To compare the frequency, percent, and rating formats we examined bias, linearity, convergent validity (correlation with means), and predictive validity (relationship to HIV RNA levels), again adjusting for clustering. The frequency and percent response tasks each yielded results that were higher than MEMS, both by 12% (Fig. 1, bottom three sets of bars). The rating response format was not significantly different from MEMS [3% higher, t (146) = 1.44, p > 0.05]. The over-reporting for the frequency and percent response formats was significantly greater than the rating response format [t (146) = 6.32 and t (146) = 5.86, p < 0.01 for both]. Thus, only the rating response showed no bias. To test for linearity we included a squared term in regressions equations to regress the MEMS adherence variable on the self-report adherence variables and their corresponding squared terms, and for all three of the 1-month response formats the squared term was non-significant, suggesting all were linear. The correlations between the frequency, percent, and rating response formats and the corresponding MEMS measures were 0.51, 0.45, and 0.48, respectively ( Table 1 ). To assess efficiency, we examined mean scores for each adherence measure for those with undetectable and detectable HIV RNA ( Table 2 ). For the frequency response format, there was no significant difference after adjustment for clustering ( Table 2 , fourth column, 85.6 vs. 82.2). For the percent and rating response formats, the differences were significant (86.8 vs. 80.7 and 77.6 vs. 71.0). The MEMS measure had the best predictive validity [F (1, 138) = 7.50 and p < 0.01]. The correlations between the 1-month self-report measures and log10 HIV RNA levels ranged from −0.17 to −0.24 ( Table 2 , fifth column), and were not significantly different from one another, and the correlation between the 1-month MEMS measure and log10 HIV RNA was -0.29.

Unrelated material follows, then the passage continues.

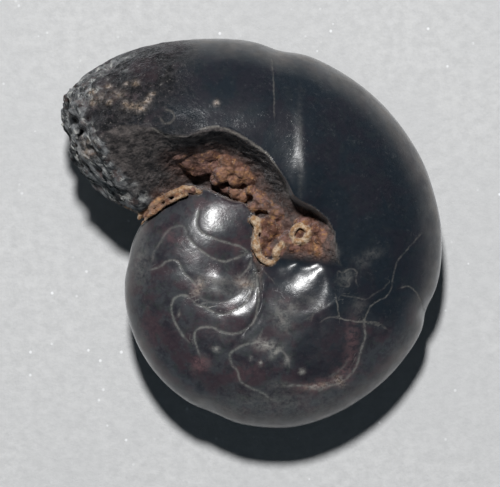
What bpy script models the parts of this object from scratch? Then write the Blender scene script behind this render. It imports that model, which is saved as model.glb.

Among the three 1-month self-report items, the rating item was the closest to the 1-month MEMS adherence, with a mean difference that was not significantly different from zero. To understand better why this item performed better than the frequency and percent items, we constructed a series of graphs that show the frequencies of each of the response categories and the mean MEMS adherence for those in each response category (Fig. 2). When comparing the frequency and rating items, the two middle response categories (40 and 60) were more often used for the rating response than for the frequency response. Respondents are more willing to endorse "fair" (13%) and "poor" (16%) than "some of the time" (6%) or "a good bit of the time" (7%) when they have less than optimal adherence. Conversely, respondents were less likely to use the top category "excellent" (30%) with the rating item than with the frequency item ("all of the time," 46%). The percent graph (middle graph) shows results that mirror those of the frequency graph (upper graph).

Distribution of 30-day self-report adherence and corresponding mean MEMS adherence (the height of the bar represents frequency of patients in each self-report category. The dots on each line show the mean MEMS adherence for each self-report category)

The MEMS line in each graph of Fig. 2 shows that respondents with relatively poor adherence (0-60 on the self-report items) tend to underreport this poor adherence. That is, the mean MEMS adherence tends to be higher than the self-report category. Correspondingly, the MEMS line shows a tendency to over-report relatively good adherence. That is, mean MEMS adherence is <100% for those using the highest self-report category. The graphs show that these tendencies to under-report poor adherence and over-report good adherence are greater for the frequency and percent items than for the rating item.